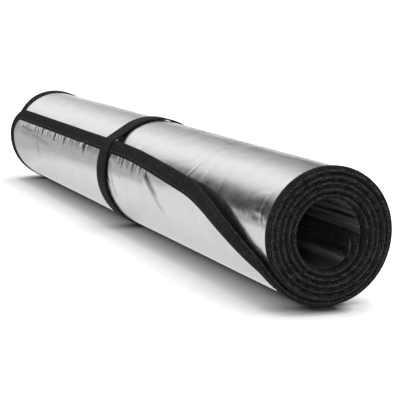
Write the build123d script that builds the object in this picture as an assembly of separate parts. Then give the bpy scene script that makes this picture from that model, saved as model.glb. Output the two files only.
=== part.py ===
"""A foil-faced foam sleeping pad, rolled up and held by a flat elastic strap.

The mat is one laminated sheet of lining, foam and foil with a tape folded round its edges. It is rolled into a
spiral of half circles along X. Seen from the +X end, a clock angle starts at 12 o'clock, is counted clockwise
and goes on past 360 degrees turn after turn, from the mat's inner end to its free outer end.
"""

from build123d import *
from math import acos, atan2, ceil, cos, degrees, radians, sin, sqrt
import os

# The laminate and its binding, in millimetres.
MAT_WIDTH = 762.0        # along the roll, over the binding
FOIL = 0.1
FOAM = 3.5
LINING = 0.2
TAPE = 0.35              # binding tape, on both faces and over the edge
TAPE_REACH = 15.0        # how far the tape reaches in from the edge

# The roll.
PITCH = 5.0              # from one turn to the next
LAST_HALF = 11           # number of the last half turn, counted from 0
OUTER_RADIUS = 58.25     # foil face of the last half turn
INNER_RADIUS = 28.0      # foil face of the first half turn, which hangs a little loose
INNER_END = 82.5         # clock angles of the two ends of the mat
OUTER_END = 2105.5
FLAP_START = 2005.0      # where the free flap's own binding begins
FLAT_RISE = 0.41         # how much the foam is squashed flat where the roll lies
FLAT_BEND = 20.0         # radius beside that flat

# The free flap's outline, seen from the front, as X and height over the roll's axis.
FLAP_TOP = 36.0
EASE_X = 70.0            # the free edge is straight up to about here, then falls slowly
SWEEP_X = 272.0          # from here it falls steeply
SWEEP_TOP = 24.0
SWEEP_LOW = -28.0        # and it reaches the mat's near side here
FAR_CORNER_BEND = 33.0
EASE_BEND = 1500.0
SWEEP_BEND = 300.0
NEAR_CORNER_BEND = 38.0

# The strap.
STRAP_WIDTH = 25.0
STRAP = 0.8
STRAP_X = -8.0           # middle of its width
CLEARANCE = 0.2          # between the strap and the binding tape
CORNER_BEND = 3.05       # inside bend of the strap over the flap's edge
LAP_FROM = 77.0          # clock angles of the overlap where the strap's ends are joined
LAP_TO = 103.0
BARTACK_WIDTH = 1.6
BARTACK_LENGTH = 20.0
BARTACK = 0.3

# Worked out from the above.
HALF_WIDTH = MAT_WIDTH / 2
SHEET = FOIL + FOAM + LINING
FLAT_TURN = LAST_HALF * 180
SIDE_STEP = PITCH / 4    # centres of left half turns are this far above the axis, and right ones below
STRAP_INNER = TAPE + CLEARANCE
STRAP_OUTER = STRAP_INNER + STRAP


def half_turn(k):
    """Height of the centre and radius of the foil face of half turn k. Even ones go down the +Y side."""
    radius = OUTER_RADIUS - (LAST_HALF - k) * PITCH / 2
    if k == 0:
        first_bottom = SIDE_STEP - (radius + PITCH / 2)
        return first_bottom + INNER_RADIUS, INNER_RADIUS
    return (SIDE_STEP if k % 2 else -SIDE_STEP), radius


FLAT_LEVEL = SIDE_STEP - OUTER_RADIUS + FLAT_RISE
AXIS_Z = STRAP_OUTER - FLAT_LEVEL
REACH_LEFT = OUTER_RADIUS + STRAP_OUTER
REACH_RIGHT = half_turn(LAST_HALF - 1)[1] + STRAP_OUTER + STRAP
AXIS_Y = (REACH_LEFT - REACH_RIGHT) / 2


def on_circle(centre, radius, angle):
    """The point at a clock angle on a circle in the roll's cross-section."""
    return centre[0] + radius * sin(radians(angle)), centre[1] + radius * cos(radians(angle))


def clock_arc(centre, radius, start, end):
    """An arc that runs clockwise from one clock angle to another."""
    return CenterArc(centre, radius, 90 - start % 360, start - end)


def flat_bend(k):
    """Centre of the bend between half turn k and the flat, and the clock angle where they meet."""
    height, radius = half_turn(k)
    up = FLAT_LEVEL + FLAT_BEND
    aside = sqrt((radius - FLAT_BEND) ** 2 - (up - height) ** 2)
    if k == LAST_HALF:
        aside = -aside
    return (aside, up), degrees(atan2(aside, up - height)) % 360


def path(offset, start, end):
    """The spiral from one clock angle to another, an offset outside the mat's foil face."""
    edges = []
    for k in range(int(start // 180), ceil(end / 180)):
        height, radius = half_turn(k)
        first, last = max(start, 180 * k), min(end, 180 * (k + 1))
        if k == LAST_HALF - 1 and last == FLAT_TURN:
            bend, meet = flat_bend(k)
            meet += FLAT_TURN - 180
            edges.append(clock_arc((0, height), radius + offset, first, meet))
            edges.append(clock_arc(bend, FLAT_BEND + offset, meet, last))
        elif k == LAST_HALF and first == FLAT_TURN:
            bend, meet = flat_bend(k)
            meet += FLAT_TURN - 180
            right = flat_bend(k - 1)[0]
            edges.append(Line((right[0], FLAT_LEVEL - offset), (bend[0], FLAT_LEVEL - offset)))
            edges.append(clock_arc(bend, FLAT_BEND + offset, first, meet))
            edges.append(clock_arc((0, height), radius + offset, meet, last))
        else:
            edges.append(clock_arc((0, height), radius + offset, first, last))
    return edges


def point(offset, angle):
    """The spiral's point at a clock angle."""
    height, radius = half_turn(int(angle // 180))
    return on_circle((0, height), radius + offset, angle)


def band(inner, outer, start, end):
    """A strip of the cross-section between two offsets and two clock angles."""
    ends = [Line(point(inner, angle), point(outer, angle)) for angle in (start, end)]
    return make_face(path(inner, start, end) + path(outer, start, end) + ends)


def along_roll(face, low, high):
    """A cross-section carried along the roll from one X to another."""
    plane = Plane(origin=(low, AXIS_Y, AXIS_Z), x_dir=(0, 1, 0), z_dir=(1, 0, 0))
    return extrude(plane * face, amount=high - low)


def past_end(angle, distance):
    """The clock angle that lies a distance further along the mat."""
    radius = half_turn(int(angle // 180))[1]
    return angle + degrees(distance / radius)


def flap_block(inset):
    """A block that holds everything inside the flap's outline, less an inset all round."""
    deep = -3 * OUTER_RADIUS
    corners = [
        (-HALF_WIDTH, deep),
        (-HALF_WIDTH, FLAP_TOP),
        (EASE_X, FLAP_TOP),
        (SWEEP_X, SWEEP_TOP),
        (HALF_WIDTH, SWEEP_LOW),
        (HALF_WIDTH, deep),
    ]
    bends = [FAR_CORNER_BEND, EASE_BEND, SWEEP_BEND, NEAR_CORNER_BEND]
    outline = FilletPolyline(corners, radius=bends)
    face = make_face([outline, Line(corners[-1], corners[0])])
    if inset:
        face = offset(face, amount=-inset)
    plane = Plane(origin=(0, 0, AXIS_Z), x_dir=(1, 0, 0), z_dir=(0, -1, 0))
    return extrude(plane * face, amount=2 * OUTER_RADIUS, both=True)


def mat_layer(inner, outer):
    """One layer of the laminate: the roll up to the flap, and the flap cut to its outline."""
    half = HALF_WIDTH - TAPE
    roll = along_roll(band(inner, outer, INNER_END, FLAP_START), -half, half)
    flap = along_roll(band(inner, outer, FLAP_START, OUTER_END), -half, half) & flap_block(TAPE)
    return roll + flap


def side_binding(low, high, side):
    """Tape folded round one side of the mat. It also closes that side's corner at the inner end."""
    start = past_end(INNER_END, -TAPE)
    wrap = along_roll(band(-SHEET - TAPE, TAPE, start, FLAP_START), low, high)
    mat = along_roll(band(-SHEET, 0, INNER_END, FLAP_START + 1), low - side * TAPE, high - side * TAPE)
    return wrap - mat


def outer_end_binding():
    """Tape folded round the flap: up the near side, along the sweep and the free edge, and down the far side."""
    end = past_end(OUTER_END, TAPE)
    wrap = along_roll(band(-SHEET - TAPE, TAPE, FLAP_START, end), -HALF_WIDTH, HALF_WIDTH) & flap_block(0)
    mat = along_roll(band(-SHEET, 0, FLAP_START - 1, OUTER_END), -HALF_WIDTH, HALF_WIDTH) & flap_block(TAPE)
    window = along_roll(
        band(-SHEET - 2 * TAPE, 2 * TAPE, FLAP_START - 1, end), -HALF_WIDTH, HALF_WIDTH
    ) & flap_block(TAPE_REACH)
    return wrap - mat - window


def inner_end_binding():
    """Tape folded round the inner end, between the two side tapes."""
    half = HALF_WIDTH - TAPE_REACH
    start = past_end(INNER_END, -TAPE)
    end = past_end(INNER_END, TAPE_REACH)
    wrap = along_roll(band(-SHEET - TAPE, TAPE, start, end), -half, half)
    mat = along_roll(band(-SHEET, 0, INNER_END, end + 1), -half, half)
    return wrap - mat


def strap_outline(offset):
    """The closed, convex line of the strap round the roll, an offset outside the mat's foil face."""
    left, right, under = (half_turn(k) for k in (LAST_HALF, LAST_HALF - 1, LAST_HALF - 2))
    centre = (0, left[0])
    edge = past_end(OUTER_END, TAPE) % 360
    bend_offset = STRAP_INNER - CORNER_BEND
    bend = on_circle(centre, left[1] + bend_offset, edge)
    leave = edge + degrees(acos((under[1] + bend_offset) / (left[1] + bend_offset)))
    left_bend, left_meet = flat_bend(LAST_HALF)
    right_bend, right_meet = flat_bend(LAST_HALF - 1)
    return [
        clock_arc((0, right[0]), right[1] + offset, 0, right_meet),
        clock_arc(right_bend, FLAT_BEND + offset, right_meet, 180),
        Line((right_bend[0], FLAT_LEVEL - offset), (left_bend[0], FLAT_LEVEL - offset)),
        clock_arc(left_bend, FLAT_BEND + offset, 180, left_meet),
        clock_arc(centre, left[1] + offset, left_meet, edge),
        clock_arc(bend, offset - bend_offset, edge, leave),
        Line(
            on_circle(bend, offset - bend_offset, leave),
            on_circle(centre, under[1] + offset, leave),
        ),
        clock_arc(centre, under[1] + offset, leave, 360),
    ]


def lap_band(inner, outer, start, end):
    """A strip over the strap's back, where its ends are joined."""
    last_right = (LAST_HALF - 1) * 180
    return band(inner, outer, last_right + start, last_right + end)


def elastic_strap():
    """One loop of flat elastic, with the overlap of its two ends at the back of the roll."""
    low, high = STRAP_X - STRAP_WIDTH / 2, STRAP_X + STRAP_WIDTH / 2
    loop = make_face(strap_outline(STRAP_OUTER)) - make_face(strap_outline(STRAP_INNER))
    lap = lap_band(STRAP_OUTER - STRAP / 2, STRAP_OUTER + STRAP, LAP_FROM, LAP_TO)
    return along_roll(loop, low, high) + along_roll(lap, low, high)


def strap_bartacks():
    """Two bars of stitching across the overlap."""
    bars = []
    for middle in (LAP_FROM + 5, LAP_TO - 5):
        half = degrees(BARTACK_WIDTH / 2 / OUTER_RADIUS)
        top = STRAP_OUTER + STRAP
        face = lap_band(top, top + BARTACK, middle - half, middle + half)
        bars.append(along_roll(face, STRAP_X - BARTACK_LENGTH / 2, STRAP_X + BARTACK_LENGTH / 2))
    return Compound(children=[Part(bar.wrapped) for bar in bars])


nodes = {
    "foil_facing": mat_layer(-FOIL, 0),
    "foam_core": mat_layer(-FOIL - FOAM, -FOIL),
    "inner_lining": mat_layer(-SHEET, -FOIL - FOAM),
    "binding_near_side": side_binding(HALF_WIDTH - TAPE_REACH, HALF_WIDTH, 1),
    "binding_far_side": side_binding(-HALF_WIDTH, TAPE_REACH - HALF_WIDTH, -1),
    "binding_outer_end": outer_end_binding(),
    "binding_inner_end": inner_end_binding(),
    "elastic_strap": elastic_strap(),
    "strap_bartacks": strap_bartacks(),
}

os.makedirs("parts", exist_ok=True)
for name, shape in nodes.items():
    export_step(shape, f"parts/{name}.step")
    box = shape.bounding_box()
    print(f"{name}: {len(shape.solids())} solids, X {box.min.X:.1f} to {box.max.X:.1f},", end=" ")
    print(f"Y {box.min.Y:.2f} to {box.max.Y:.2f}, Z {box.min.Z:.2f} to {box.max.Z:.2f}")

turns = range(1, LAST_HALF)
length = sum(radians(180) * half_turn(k)[1] for k in turns)
length += radians(180 - INNER_END) * INNER_RADIUS + radians(OUTER_END - FLAT_TURN) * OUTER_RADIUS
length -= radians(OUTER_END - INNER_END) * SHEET / 2
print(f"Along its middle, the mat unrolls to about {MAT_WIDTH:.0f} x {length:.0f} mm")
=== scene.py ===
# %% [markdown]
# # A foil-faced sleeping mat, rolled up
#
# The real thing is a thin foam sheet. It has aluminised film on one face, dark knit on the other and a
# soft black tape sewn round all its edges. It is rolled up, and an elastic strap holds the roll.
#
# The frame is loaded first. It gives the place of each body, so every piece here is built straight
# into that place, in metres, and nothing has to be fitted afterwards.

import math

import bpy
import numpy as np
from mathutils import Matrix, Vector, noise


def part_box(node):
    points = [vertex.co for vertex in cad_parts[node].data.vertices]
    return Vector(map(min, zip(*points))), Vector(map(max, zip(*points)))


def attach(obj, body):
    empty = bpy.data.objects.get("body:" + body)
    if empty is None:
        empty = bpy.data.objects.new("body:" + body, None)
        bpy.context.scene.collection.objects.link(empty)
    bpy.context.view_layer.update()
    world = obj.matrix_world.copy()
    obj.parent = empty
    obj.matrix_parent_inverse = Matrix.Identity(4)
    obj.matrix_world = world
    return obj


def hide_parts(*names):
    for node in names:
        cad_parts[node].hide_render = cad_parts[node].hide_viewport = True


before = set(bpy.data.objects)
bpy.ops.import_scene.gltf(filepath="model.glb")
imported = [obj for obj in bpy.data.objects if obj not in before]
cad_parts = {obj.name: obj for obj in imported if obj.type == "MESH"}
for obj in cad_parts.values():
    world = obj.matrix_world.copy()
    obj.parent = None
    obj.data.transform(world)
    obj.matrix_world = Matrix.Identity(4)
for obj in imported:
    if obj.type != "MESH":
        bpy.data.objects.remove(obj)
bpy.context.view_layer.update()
bpy.ops.object.select_all(action="DESELECT")

# %% [markdown]
# ## The camera
#
# A long lens from a little above the floor looks along the roll. The near end is then large and the
# roll narrows towards the far end. A shorter lens closer by would narrow it more, so the lens length
# and the distance belong together.

# %% Camera
AZIMUTH, ELEVATION = 67.07, 9.68  # degrees
bpy.ops.object.camera_add(
    location=(1.25, -0.4785, 0.2556),
    rotation=(math.radians(90 - ELEVATION), 0, math.radians(AZIMUTH)),
)
camera = bpy.context.object
camera.data.lens = 115.2
camera.data.clip_end = 50
bpy.context.scene.camera = camera
bpy.context.scene.view_settings.view_transform = "Standard"
print("camera at", tuple(round(c, 3) for c in camera.location))

# %% [markdown]
# ## The spiral
#
# All layers of the mat follow one spiral, so it is written once. Half circles with two centres make
# it: each half turn is half a pitch wider than the one before. A clock angle says how far round a
# point is. It starts at 12 o'clock, runs clockwise as seen from the near end, and goes on past 360
# degrees turn after turn. An offset says how far a layer lies outside the foil face.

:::

[Problem to work on]
Retype exactly what runs from the line containing "turns = range(1, LAST_HALF)" through the line containing "# into that", both lines included, and stop there.

[Task response]
turns = range(1, LAST_HALF)
length = sum(radians(180) * half_turn(k)[1] for k in turns)
length += radians(180 - INNER_END) * INNER_RADIUS + radians(OUTER_END - FLAT_TURN) * OUTER_RADIUS
length -= radians(OUTER_END - INNER_END) * SHEET / 2
print(f"Along its middle, the mat unrolls to about {MAT_WIDTH:.0f} x {length:.0f} mm")
=== scene.py ===
# %% [markdown]
# # A foil-faced sleeping mat, rolled up
#
# The real thing is a thin foam sheet. It has aluminised film on one face, dark knit on the other and a
# soft black tape sewn round all its edges. It is rolled up, and an elastic strap holds the roll.
#
# The frame is loaded first. It gives the place of each body, so every piece here is built straight
# into that place, in metres, and nothing has to be fitted afterwards.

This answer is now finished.